BJB is a pack-level detection mechanism of BMS and a connection medium between a high voltage battery (HVB) and a drivetrain. The battery voltage and the current flowing inside and outside the battery are measured and recorded to accurately calculate the SOC. In addition, BJB may perform important functions for safety such as overcurrent detection and insulation monitoring.

Driving essential devices are essential for vehicle driving, which may vary depending on the vehicle type.
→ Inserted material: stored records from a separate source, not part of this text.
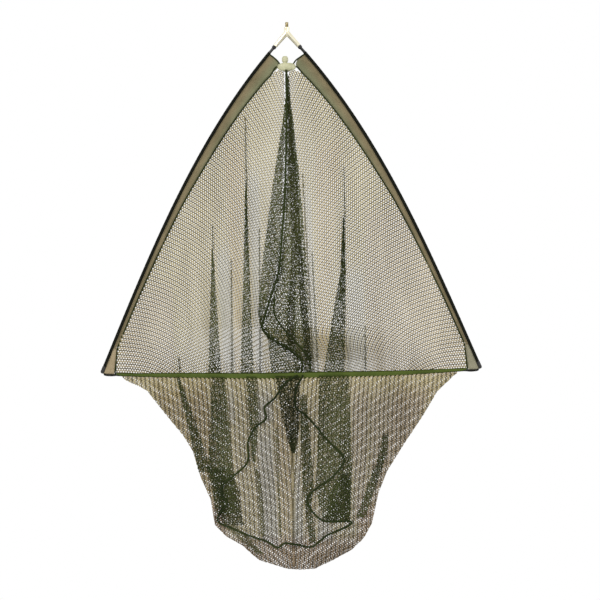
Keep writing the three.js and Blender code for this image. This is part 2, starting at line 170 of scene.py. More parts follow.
# ------------------------------------------------------------------ mesh helpers
def new_mesh(name, verts, quads, tris=None, uv=None, smooth=True):
    """verts in millimetres; faces as index arrays; uv is per vertex."""
    verts = np.asarray(verts, np.float64) * MM
    quads = np.asarray(quads, np.int32).reshape(-1, 4)
    tris = np.zeros((0, 3), np.int32) if tris is None else np.asarray(tris, np.int32).reshape(-1, 3)
    data = bpy.data.meshes.new(name)
    data.vertices.add(len(verts))
    data.vertices.foreach_set("co", verts.ravel())
    loops = np.concatenate([quads.ravel(), tris.ravel()])
    data.loops.add(len(loops))
    data.loops.foreach_set("vertex_index", loops)
    starts = np.concatenate([np.arange(len(quads)) * 4, len(quads) * 4 + np.arange(len(tris)) * 3])
    data.polygons.add(len(starts))
    data.polygons.foreach_set("loop_start", starts.astype(np.int32))
    data.update(calc_edges=True)
    data.validate()
    data.polygons.foreach_set("use_smooth", np.full(len(data.polygons), smooth))
    if uv is not None:
        layer = data.uv_layers.new(name="UVMap")
        layer.data.foreach_set("uv", np.asarray(uv, np.float64)[loops].ravel())
    obj = bpy.data.objects.new(name, data)
    scene.collection.objects.link(obj)
    return obj


def unit(v):
    return v / np.maximum(np.linalg.norm(v, axis=-1, keepdims=True), 1e-12)


def resample(points, step):
    points = np.asarray(points, float)
    far = np.concatenate([[0], np.cumsum(np.linalg.norm(np.diff(points, axis=0), axis=1))])
    count = max(2, int(far[-1] / step) + 1)
    at = np.linspace(0, far[-1], count)
    return np.stack([np.interp(at, far, points[:, i]) for i in range(3)], 1)


def smooth_path(points, step):
    """Catmull-Rom through the points, then even steps."""
    p = np.asarray(points, float)
    p = np.vstack([2 * p[0] - p[1], p, 2 * p[-1] - p[-2]])
    t = np.linspace(0, 1, 13)[:-1][:, None]
    out = []
    for i in range(1, len(p) - 2):
        a, b, c, d = p[i - 1], p[i], p[i + 1], p[i + 2]
        out.append(0.5 * (2 * b + (c - a) * t + (2 * a - 5 * b + 4 * c - d) * t ** 2
                          + (3 * b - a - 3 * c + d) * t ** 3))
    out.append(p[-2][None, :])
    return resample(np.vstack(out), step)


def frames(line, up=(0, -1, 0)):
    tangent = unit(np.gradient(line, axis=0))
    up = np.broadcast_to(np.asarray(up, float), line.shape)
    side = unit(np.cross(up, tangent))
    front = np.cross(tangent, side)
    return tangent, side, front


def sweep(name, line, ring, closed_ends=True, up=(0, -1, 0), uv=True):
    """ring(i, n) gives (k, 2) offsets along side and front at ring i, or one array for all."""
    _, side, front = frames(line, up)
    n = len(line)
    rings = ring if isinstance(ring, np.ndarray) else np.stack([ring(i, n) for i in range(n)])
    if rings.ndim == 2:
        rings = np.broadcast_to(rings, (n,) + rings.shape)
    k = rings.shape[1]
    verts = line[:, None, :] + rings[..., :1] * side[:, None, :] + rings[..., 1:] * front[:, None, :]
    quads = tube_quads(n, k)
    verts = verts.reshape(-1, 3)
    tris = []
    if closed_ends:
        for row, flip in ((0, False), (n - 1, True)):
            centre = len(verts)
            verts = np.vstack([verts, verts[row * k:(row + 1) * k].mean(0)])
            for a in range(k):
                b = (a + 1) % k
                tri = [centre, row * k + a, row * k + b]
                tris.append(tri[::-1] if flip else tri)
    far = np.concatenate([[0], np.cumsum(np.linalg.norm(np.diff(line, axis=0), axis=1))])
    around = np.concatenate([[0], np.cumsum(np.linalg.norm(np.diff(rings[n // 2], axis=0), axis=1))])
    uvs = np.stack(np.meshgrid(far, around, indexing="ij"), -1).reshape(-1, 2)
    if closed_ends:
        uvs = np.vstack([uvs, uvs[:1], uvs[-1:]])
    return new_mesh(name, verts, quads, tris, uvs if uv else None)


def circle(radius, sides=12):
    turn = round_angles(sides)
    return np.stack([np.cos(turn), np.sin(turn)], 1) * radius


def twisted_cord(name, points, diameter, step=1.2, sides=12, strands=3, lay=9.0, taper=0):
    """A laid cord: lobes that turn round the centre line."""
    line = smooth_path(points, step)
    n = len(line)
    far = np.arange(n) * step
    turn = round_angles(sides)
    phase = far[:, None] * 2 * np.pi / lay
    wave = 0.5 + 0.5 * np.cos(strands * turn[None, :] + phase * strands / 2)
    radius = diameter / 2 * (0.84 + 0.16 * wave)
    radius = radius * (1 + 0.03 * np.sin(far / 13.7)[:, None])
    if taper:
        edge = np.minimum(far, far[::-1])
        radius = radius * np.clip(0.35 + edge / taper, 0, 1)[:, None]
    rings = np.stack([np.cos(turn) * radius, np.sin(turn) * radius], -1)
    return sweep(name, line, rings)


def stitches(name, line, front, length=3.4, gap=1.8, radius=0.28):
    """A row of thread stitches along line, each one a small raised loop. front is outwards."""
    line = resample(line, 0.8)
    front = np.asarray(front, float)
    verts, quads = [], []
    every = int((length + gap) / 0.8)
    span = int(length / 0.8)
    k = 5
    turn = round_angles(k)
    for start in range(0, len(line) - span - 1, every):
        part = line[start:start + span + 1]
        t = unit(np.gradient(part, axis=0))
        side = unit(np.cross(np.broadcast_to(front, t.shape), t))
        lift = np.sin(np.linspace(0, np.pi, len(part)))[:, None] * radius * 1.6 - radius * 0.9
        mid = part + front * lift
        base = sum(len(v) for v in verts)
        ring = (mid[:, None, :] + radius * np.cos(turn)[None, :, None] * side[:, None, :]
                + radius * np.sin(turn)[None, :, None] * front)
        verts.append(ring.reshape(-1, 3))
        quads.append(tube_quads(len(part), k) + base)
    return new_mesh(name, np.vstack(verts), np.vstack(quads))


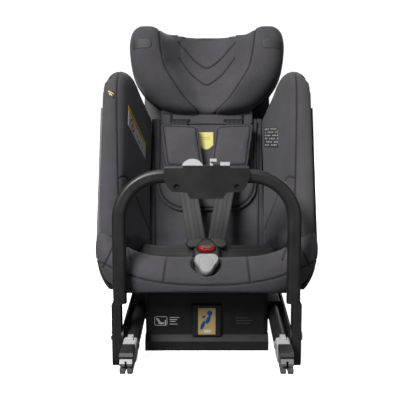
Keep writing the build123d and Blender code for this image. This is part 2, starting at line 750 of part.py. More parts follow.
def headrest_cushion():
    half = [(150, -4), (162.5, 18), (162.5, HEAD_N), (128, HEAD_N), (92, 36)]
    cushion = extrude(across(half), -(HEAD_TOP_A - HEAD_LOW_A))
    skirt = block(-98, 98, 288, HEAD_LOW_A, 19, 34)
    return BACK * (Pos(0, HEAD_LOW_A, 0) * cushion + skirt)


def shoulder_pad():
    pad = block(PAD_X - PAD_HALF_W, PAD_X + PAD_HALF_W, PAD_LOW_A, PAD_TOP_A, 42, 56)
    return BACK * fillet(pad.edges().filter_by(Axis.Z), 9)


def shoulder_strap():
    """From the slot under the headrest to the shoulder pad."""
    strap = block(PAD_X - STRAP_W / 2, PAD_X + STRAP_W / 2, PAD_TOP_A + 0.5, 287, 35, 35 + STRAP_T)
    return BACK * strap


def headrest_tab():
    """Thin strip sewn to the front of the headrest's wing."""
    tab = block(126, 160, 402, 420, HEAD_N + 0.4, HEAD_N + 3)
    return BACK * fillet(tab.edges().filter_by(Axis.Z), 4)


def headrest_carrier():
    return BACK * block(-84, 84, CARRIER_LOW_A, 424, -38, -11)


def headrest_posts():
    low = 150.0
    post = Cylinder(POST_R, CARRIER_LOW_A - low)
    middle = (low + CARRIER_LOW_A) / 2
    return Compound([BACK * (Pos(x, middle, POST_N) * Rot(90, 0, 0) * post) for x in (-POST_X, POST_X)])


def headrest_lever():
    lever = block(-26, 26, 425, 446, -34, -14)
    return BACK * fillet(lever.edges().filter_by(Axis.X), 3)


save("headrest_shell", headrest_shell())
save("headrest_cushion", headrest_cushion())
save("headrest_carrier", headrest_carrier())
save("headrest_posts", headrest_posts())
save("headrest_lever", headrest_lever())
twins("headrest_tabs", headrest_tab())
pair("shoulder_pad", shoulder_pad())
twins("shoulder_straps", shoulder_strap())
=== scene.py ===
import math

import bmesh
import bpy
import numpy as np
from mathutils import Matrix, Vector
from mathutils.bvhtree import BVHTree

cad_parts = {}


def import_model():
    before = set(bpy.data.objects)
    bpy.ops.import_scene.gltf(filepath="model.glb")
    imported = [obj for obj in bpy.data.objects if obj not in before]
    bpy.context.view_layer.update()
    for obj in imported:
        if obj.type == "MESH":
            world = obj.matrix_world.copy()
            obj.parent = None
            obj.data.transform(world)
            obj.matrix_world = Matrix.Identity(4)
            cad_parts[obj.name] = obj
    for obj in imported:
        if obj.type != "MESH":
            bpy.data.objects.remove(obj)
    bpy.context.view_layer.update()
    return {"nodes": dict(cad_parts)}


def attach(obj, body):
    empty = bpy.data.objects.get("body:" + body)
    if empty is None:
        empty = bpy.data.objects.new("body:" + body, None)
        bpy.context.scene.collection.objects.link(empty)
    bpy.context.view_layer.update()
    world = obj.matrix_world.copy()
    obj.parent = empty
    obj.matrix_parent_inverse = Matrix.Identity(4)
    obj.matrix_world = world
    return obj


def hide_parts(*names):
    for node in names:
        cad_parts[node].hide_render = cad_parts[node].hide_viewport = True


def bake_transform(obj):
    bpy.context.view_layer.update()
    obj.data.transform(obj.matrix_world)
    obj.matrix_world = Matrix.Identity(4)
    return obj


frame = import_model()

NODES = frame["nodes"]

# Lengths are millimetres in the seat's frame until a mesh is made.
MM = 0.001
RECLINE = math.radians(27)
BIGHT = np.array([0.0, -20.0, 165.0])
UP_BACK = np.array([0.0, math.sin(RECLINE), math.cos(RECLINE)])
OFF_BACK = np.array([0.0, -math.cos(RECLINE), math.sin(RECLINE)])
ACROSS = np.array([1.0, 0.0, 0.0])
SIDES = {-1: "left", 1: "right"}


def tilted_frame(origin, along, out):
    """A function that gives the world places of (across, along, out) points."""

    def world(points):
        p = np.asarray(points, float)
        return origin + p[..., :1] * ACROSS + p[..., 1:2] * along + p[..., 2:3] * out

    return world


on_back = tilted_frame(BIGHT, UP_BACK, OFF_BACK)  # (x, up the back, out from the back)


def from_back(world):
    """(x, up the back, out from the back) of world places."""
    rel = np.asarray(world, float) - BIGHT
    return np.stack([rel[..., 0], rel @ UP_BACK, rel @ OFF_BACK], axis=-1)


# ---- mesh helpers
def unit(vectors):
    return vectors / np.linalg.norm(vectors, axis=1, keepdims=True)


def run_along(line):
    """Length of a line up to each of its points."""
    return np.concatenate([[0], np.cumsum(np.linalg.norm(np.diff(line, axis=0), axis=1))])


def spline(points, count, closed=False):
    """A smooth curve through the points, evenly spaced along its length."""
    p = np.asarray(points, float)
    n = len(p)
    if closed:
        idx = np.arange(-1, n + 2) % n
        ext = p[idx]
        spans = n
    else:
        ext = np.vstack([2 * p[0] - p[1], p, 2 * p[-1] - p[-2]])
        spans = n - 1
    t = np.linspace(0, 1, 24, endpoint=False)[:, None]
    parts = []
    for i in range(spans):
        a, b, c, d = ext[i], ext[i + 1], ext[i + 2], ext[i + 3]
        parts.append(
            0.5 * (2 * b + (c - a) * t + (2 * a - 5 * b + 4 * c - d) * t**2 + (3 * b - a - 3 * c + d) * t**3)
        )
    dense = np.vstack(parts + [p[:1] if closed else p[-1:]])
    run = run_along(dense)
    want = np.linspace(0, run[-1], count + 1 if closed else count)
    even = np.stack([np.interp(want, run, dense[:, k]) for k in range(p.shape[1])], axis=1)
    return even[:-1] if closed else even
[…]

In an embodiment, the driving essential device may include a power domain controller (PDC), a motor control unit (MCU), a motor driven power steering (MDPS), an integrated electric brake (IEB), a vehicle control unit (VCU), an electric power control unit (EPCU), an electric oil pump (EOP), a headlamp, a turn signal, a brake light, a wiper, a dashboard (cluster), a door unlock, and/or a body domain controller (BDC), etc.

Here, the PDC controls a high voltage battery (HVB) and/or a DC/DC converter (LDC) according to the command entered for power supply to various electronic devices.

The MCU controls the drive motor according to the input command.

MDPS refers to a power steering system in which a motor is connected to the steering axis connected to front wheels of a vehicle so that the steering wheel of the vehicle may be turned by small force.

IEB means an integrated electric brake.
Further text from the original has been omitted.